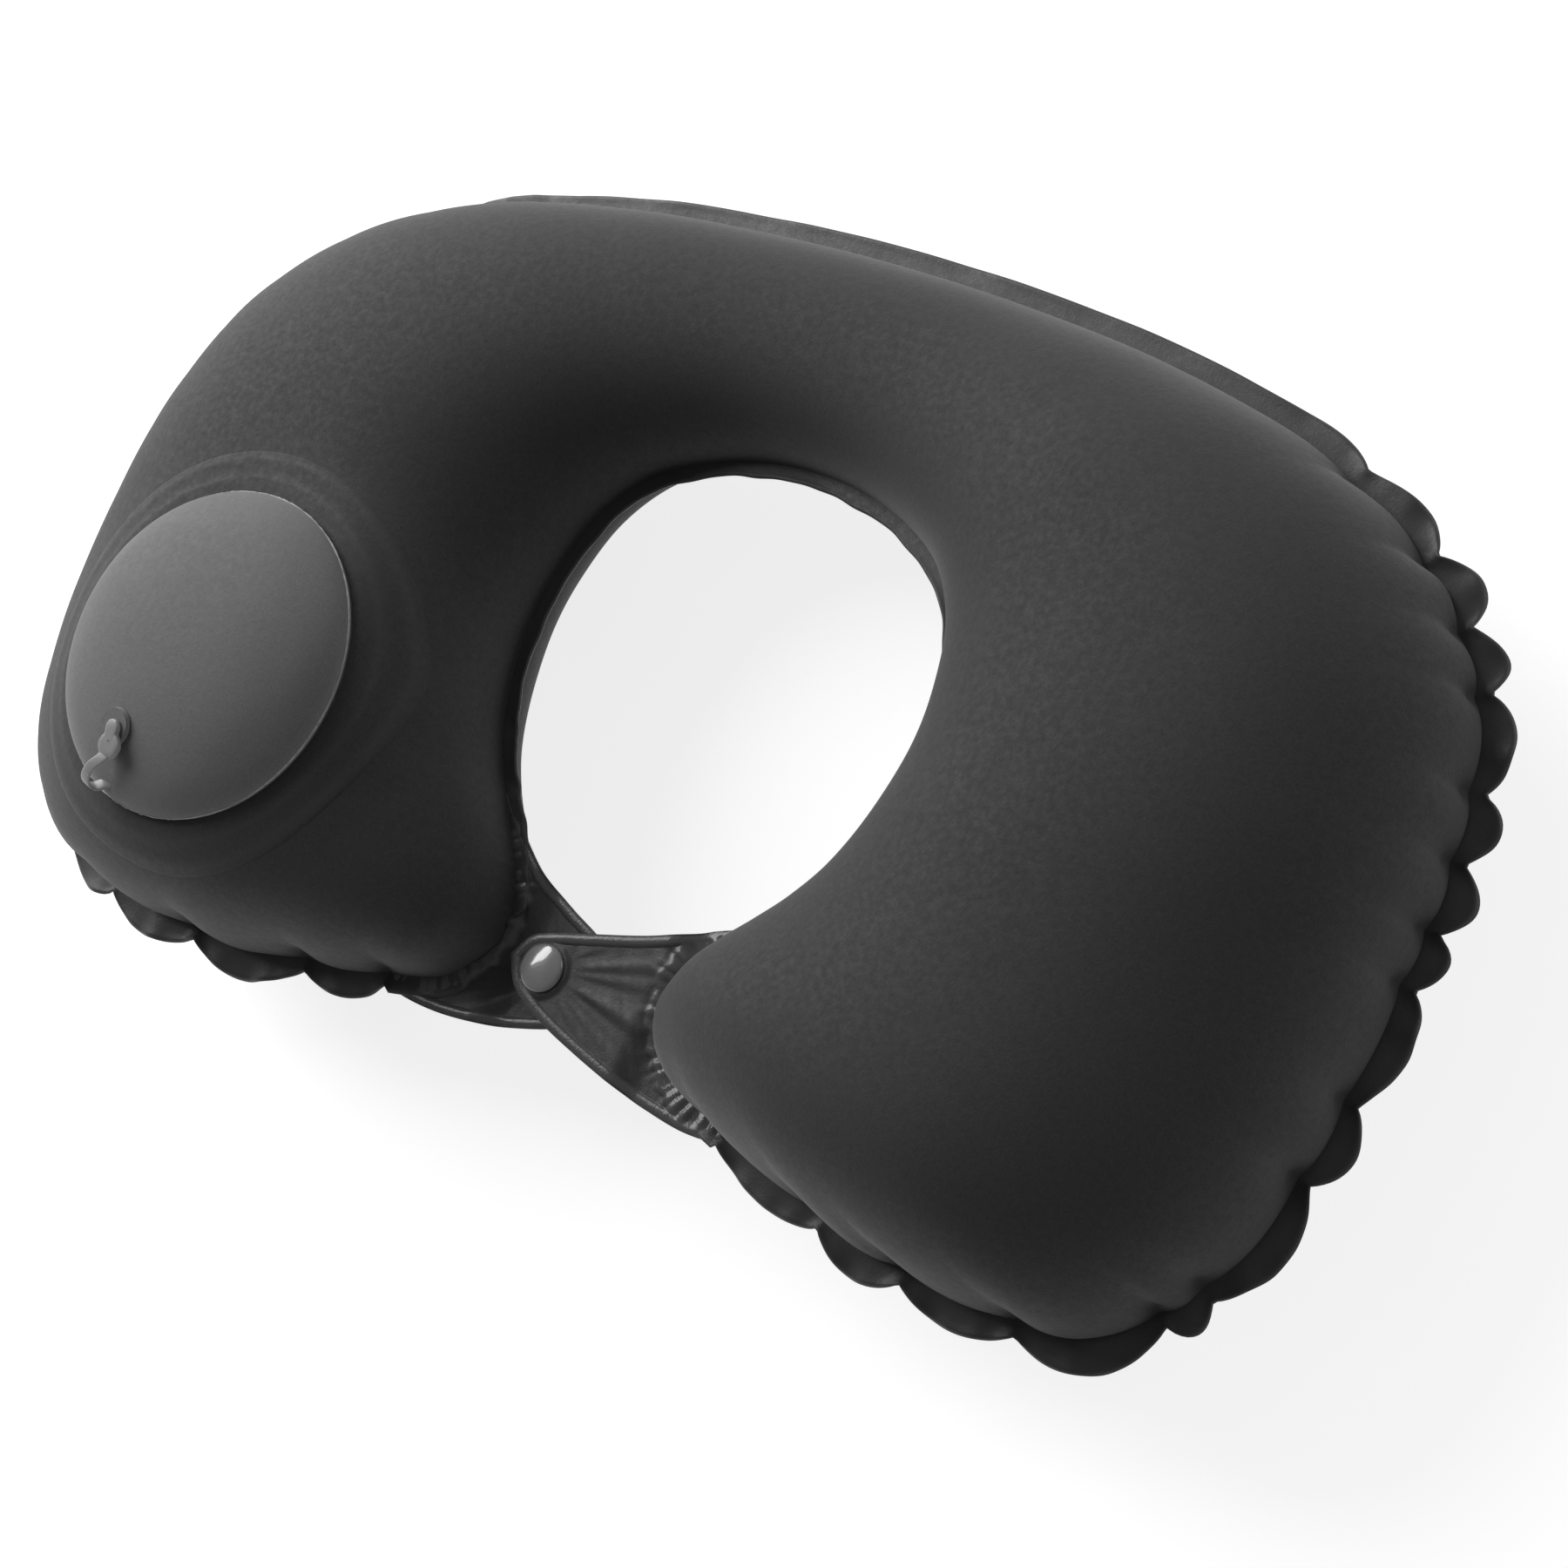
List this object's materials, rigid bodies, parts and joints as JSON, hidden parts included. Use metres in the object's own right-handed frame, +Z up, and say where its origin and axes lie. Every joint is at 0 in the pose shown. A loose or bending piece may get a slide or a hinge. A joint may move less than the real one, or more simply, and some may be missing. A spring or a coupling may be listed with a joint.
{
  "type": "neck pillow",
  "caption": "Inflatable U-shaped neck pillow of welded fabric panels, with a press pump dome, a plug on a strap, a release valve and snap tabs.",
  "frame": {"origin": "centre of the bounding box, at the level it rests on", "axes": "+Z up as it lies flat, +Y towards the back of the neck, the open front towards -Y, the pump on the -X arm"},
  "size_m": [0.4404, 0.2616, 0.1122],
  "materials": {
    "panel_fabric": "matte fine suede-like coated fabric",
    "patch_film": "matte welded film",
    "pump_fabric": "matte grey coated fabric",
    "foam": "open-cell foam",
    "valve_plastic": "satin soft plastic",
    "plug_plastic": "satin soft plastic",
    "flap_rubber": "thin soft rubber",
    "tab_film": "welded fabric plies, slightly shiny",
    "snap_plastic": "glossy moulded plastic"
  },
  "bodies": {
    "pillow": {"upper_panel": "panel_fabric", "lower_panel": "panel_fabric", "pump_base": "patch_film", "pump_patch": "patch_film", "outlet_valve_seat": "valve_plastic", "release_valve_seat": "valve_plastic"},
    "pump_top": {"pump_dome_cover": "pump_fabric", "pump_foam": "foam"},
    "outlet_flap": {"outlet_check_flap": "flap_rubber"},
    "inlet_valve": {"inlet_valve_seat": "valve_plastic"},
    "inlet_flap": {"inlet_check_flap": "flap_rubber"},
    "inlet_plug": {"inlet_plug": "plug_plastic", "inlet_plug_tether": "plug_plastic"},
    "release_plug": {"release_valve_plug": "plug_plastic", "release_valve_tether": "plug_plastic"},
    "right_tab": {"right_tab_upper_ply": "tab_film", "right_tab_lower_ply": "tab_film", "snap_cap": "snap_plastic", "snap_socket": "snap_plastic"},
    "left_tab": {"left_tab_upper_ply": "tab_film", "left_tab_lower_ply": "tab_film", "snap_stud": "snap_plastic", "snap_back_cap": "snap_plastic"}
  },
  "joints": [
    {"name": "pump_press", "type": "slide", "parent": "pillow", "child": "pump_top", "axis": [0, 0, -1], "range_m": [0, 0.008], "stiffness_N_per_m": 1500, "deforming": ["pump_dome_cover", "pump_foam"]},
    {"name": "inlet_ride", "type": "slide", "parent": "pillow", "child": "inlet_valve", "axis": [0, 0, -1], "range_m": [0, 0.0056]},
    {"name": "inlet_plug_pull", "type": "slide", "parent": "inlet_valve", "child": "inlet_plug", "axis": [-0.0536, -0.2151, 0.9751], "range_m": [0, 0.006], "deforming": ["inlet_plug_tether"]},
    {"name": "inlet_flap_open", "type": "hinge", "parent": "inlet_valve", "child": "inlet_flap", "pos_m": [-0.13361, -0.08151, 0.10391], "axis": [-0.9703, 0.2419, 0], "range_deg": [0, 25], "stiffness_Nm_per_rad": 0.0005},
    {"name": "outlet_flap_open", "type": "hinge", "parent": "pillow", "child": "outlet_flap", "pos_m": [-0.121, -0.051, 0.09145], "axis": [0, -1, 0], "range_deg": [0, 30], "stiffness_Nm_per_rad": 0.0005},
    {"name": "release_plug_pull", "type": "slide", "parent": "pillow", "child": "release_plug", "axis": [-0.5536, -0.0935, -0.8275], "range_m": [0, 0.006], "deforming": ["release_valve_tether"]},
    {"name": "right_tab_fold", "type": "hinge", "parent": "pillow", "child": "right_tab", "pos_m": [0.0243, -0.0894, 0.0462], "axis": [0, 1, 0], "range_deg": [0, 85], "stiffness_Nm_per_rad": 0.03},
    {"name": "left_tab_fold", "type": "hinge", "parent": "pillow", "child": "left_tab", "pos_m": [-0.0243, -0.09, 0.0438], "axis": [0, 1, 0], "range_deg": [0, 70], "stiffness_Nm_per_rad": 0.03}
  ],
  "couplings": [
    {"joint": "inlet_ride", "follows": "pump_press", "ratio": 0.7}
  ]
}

......

EXERCISE INSTRUCTIONS:
Pick out each line above that includes "bodies" and show it.

OUTPUT OF THE EXERCISE:
List this object's materials, rigid bodies, parts and joints as JSON, hidden parts included. Use metres in the object's own right-handed frame, +Z up, and say where its origin and axes lie. Every joint is at 0 in the pose shown. A loose or bending piece may get a slide or a hinge. A joint may move less than the real one, or more simply, and some may be missing. A spring or a coupling may be listed with a joint.
  "bodies": {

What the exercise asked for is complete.